Consumer sentiment fell much more than expected in early December from November. The Reuters/University of Michigan gauge slid to 74.5 from 82.7, far lower than the 82.4 that was expected. These data are especially important given the key holiday shopping season is kicking into high gear.
Later, the Federal Reserve releases its reading on consumer credit conditions.
In Europe, Germany's Bundesbank said it expects Germany's economy to grow at a pace of just 0.4% next year, down sharply from a June forecast of 1.6%. The country is Europe's economic powerhouse, but has been showing increasing vulnerability to the eurozone debt crisis. The news comes only a day after the European Central Bank cut its economic forecast for the entire currency bloc.
Commodities markets were fairly stable. The benchmark crude contract dipped 33 cents, or 0.38%, to $85.93 a barrel. Wholesale New York Harbor gasoline rose 0.02% to $2.597 a gallon. In metals, gold gained $3.70, or 0.22%, to $1,706 a troy ounce.

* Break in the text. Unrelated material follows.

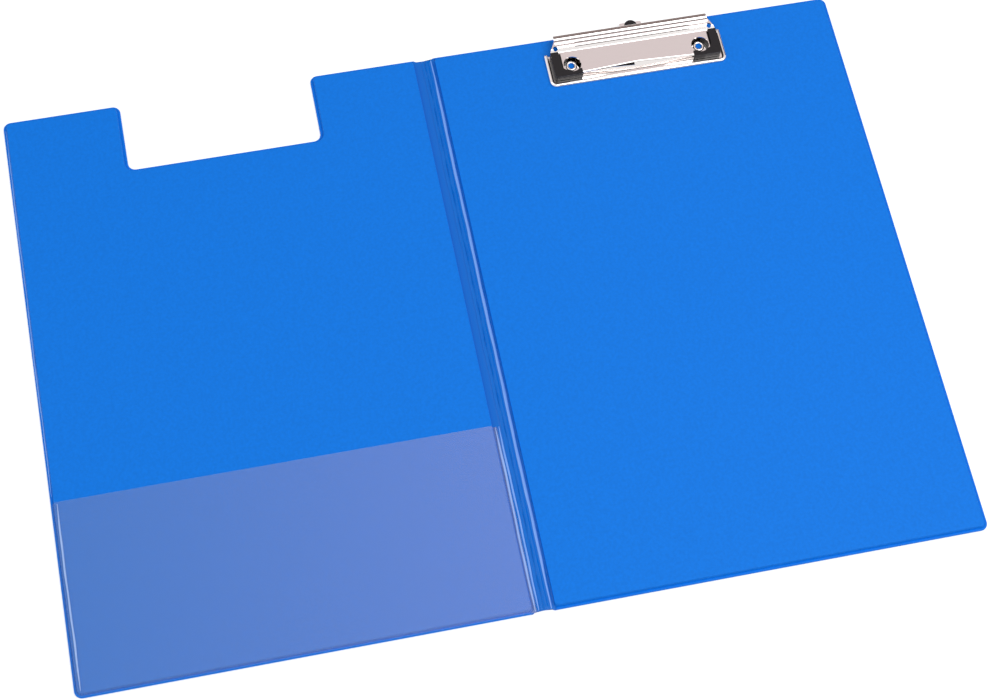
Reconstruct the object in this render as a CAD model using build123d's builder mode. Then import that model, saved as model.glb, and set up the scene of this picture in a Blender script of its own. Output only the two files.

On the corporate front, Netflix (NFLX) and its chief executive Reed Hastings received "Wells Notices" from the Securities and Exchange Commission on fair disclosure questions, a filing released late Thursday revealed.
The Euro Stoxx 50 dipped 0.08% to 2601, the English FTSE 100 climbed 0.22% to 5914 and the German DAX slumped 0.22% to 7518.
In Asia, the Japanese Nikkei 225 fell 0.19% to 9527 and the Chinese Hang Seng edged lower by 0.26% to 22191.